In a supposedly more enlightened, if not "post-racial," society one would think that television images of whites doing "war whoops" and "tomahawk chops," coming across your screen were buried and long gone with its troubled era of Native American relations in this country.
And when Scott Brown’s campaign in 2012 mocked Elizabeth Warren's purported Cherokee heritage, I recalled American novelist William Faulkner. He wrote in his 1951 novel Requiem for a Nun, "The past is never dead. It’s not even past."
The Pilgrims, who sought refuge here in America from religious persecution in their homeland, were right in their dogged pursuit of religious liberty. But their actual practice of religious liberty came at the expense of the civil rights of Native Americans.
And because the Pilgrims' fervor for religious liberty was devoid of an ethic of accountability, their actions did not set up the conditions requisite for moral liability and legal justice.
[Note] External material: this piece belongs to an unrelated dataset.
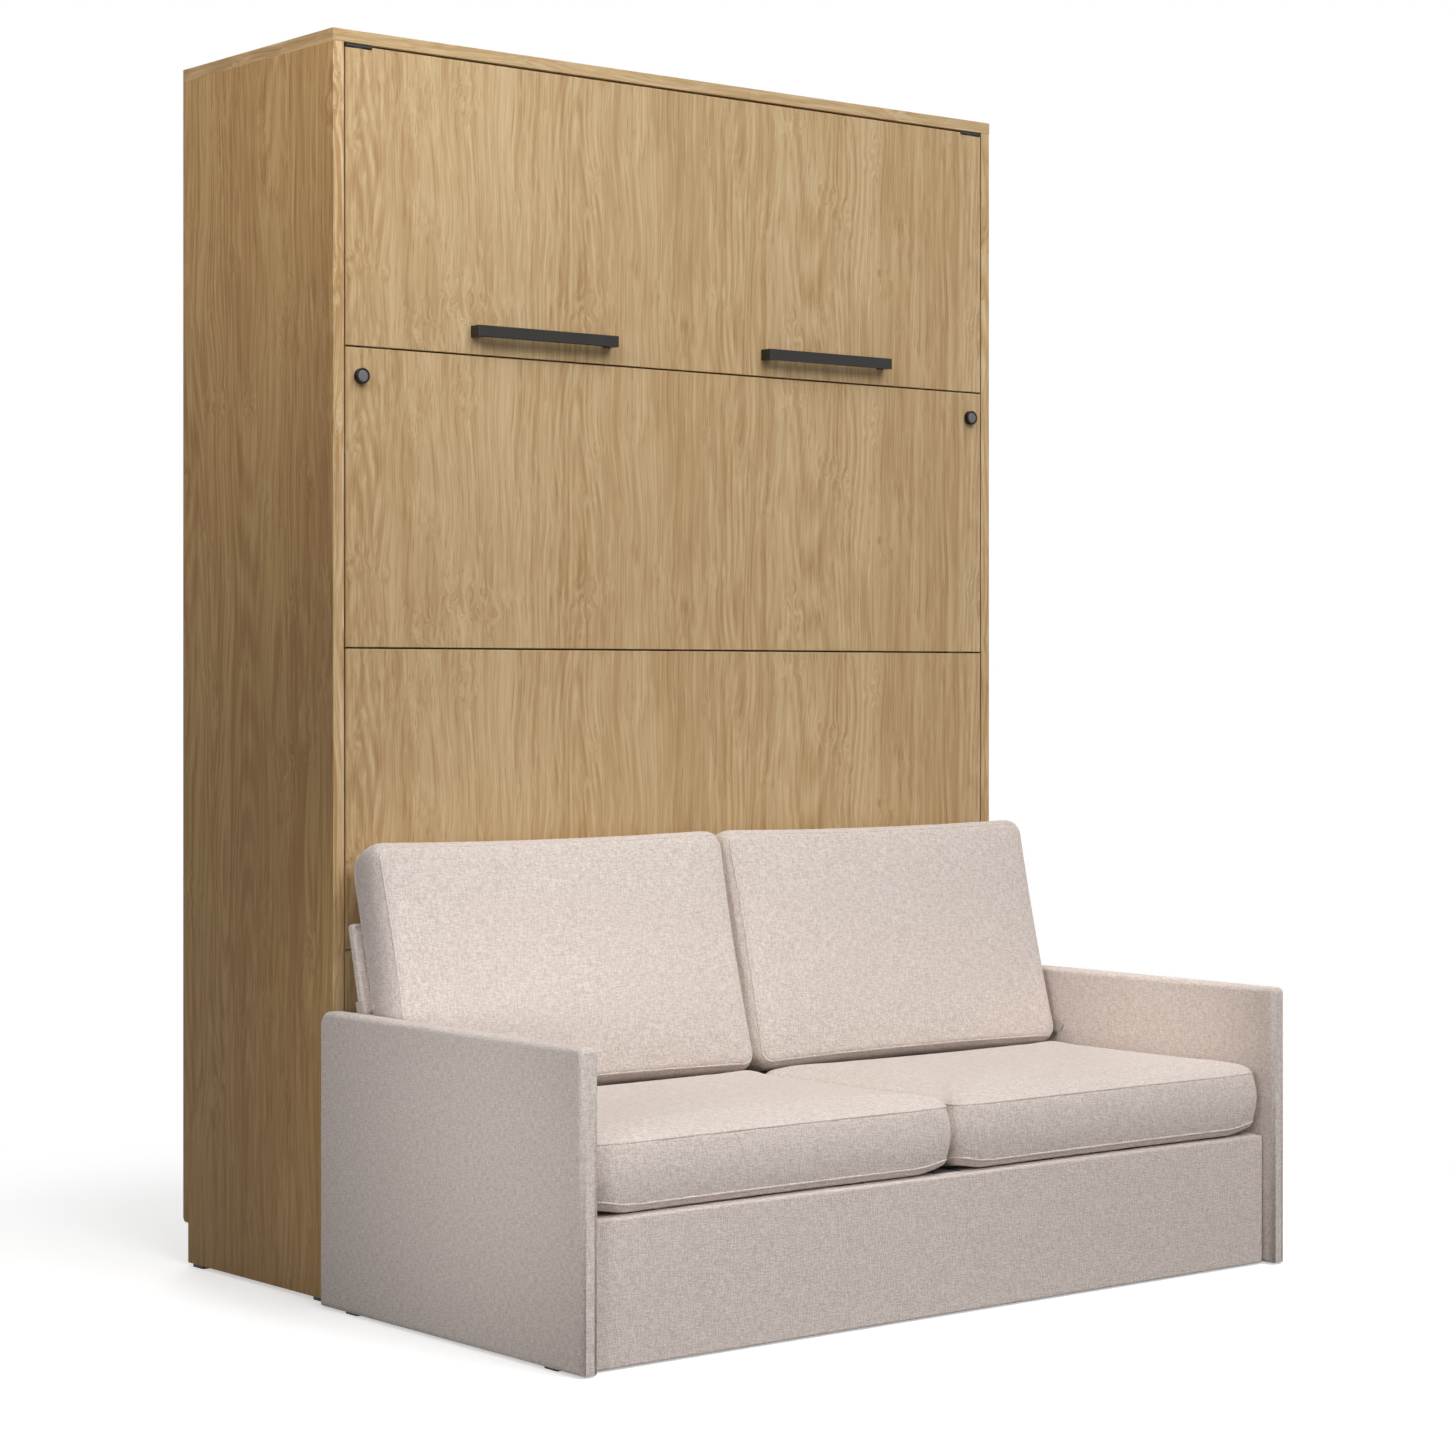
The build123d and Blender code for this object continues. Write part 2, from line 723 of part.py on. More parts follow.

Instead, the actions of the Pilgrims brought about the genocide of a people, a historical amnesia of the event, and an annual national celebration of Thanksgiving for their arrival.
In 1990, President George H.W. Bush ironically - if not ignorantly - designated November as "National American Indian Heritage Month" to celebrate the history, art, and traditions of Native American people.
As we get into the holiday spirit, let us remember the whole story of the arrival of the Pilgrims and other European settlers to the New World.
On a trip home to New York City in May 2004, I went to the Schomburg Center for Research in Black Culture to view the UNESCO Slave Route Project, "Lest We Forget: the Triumph Over Slavery," that marks the United Nations General Assembly's resolution proclaiming 2004 "The International Year to Commemorate the Struggle Against Slavery and Its Abolition."
In highlighting that African Americans should not be shamed by slavery, but instead defiantly proud of our memory of it, I read the opening billboard to the exhibit that stated, "By institutionalizing memory, resisting the onset of oblivion, recalling the memory of tragedy that for long years remained hidden or unrecognized and by assigning it its proper place in the human conscience, we respond to our duty to remember."
It is in the spirit of our connected struggles against discrimination that we can all stand on a solid rock that rests on a multicultural foundation for a true and honest Thanksgiving.
And in so doing, it helps us to remember, respect, mourn and give thanks for the day, but not forgetting the ongoing struggle our Native American brothers and sisters face everyday - and particularly on Thanksgiving Day.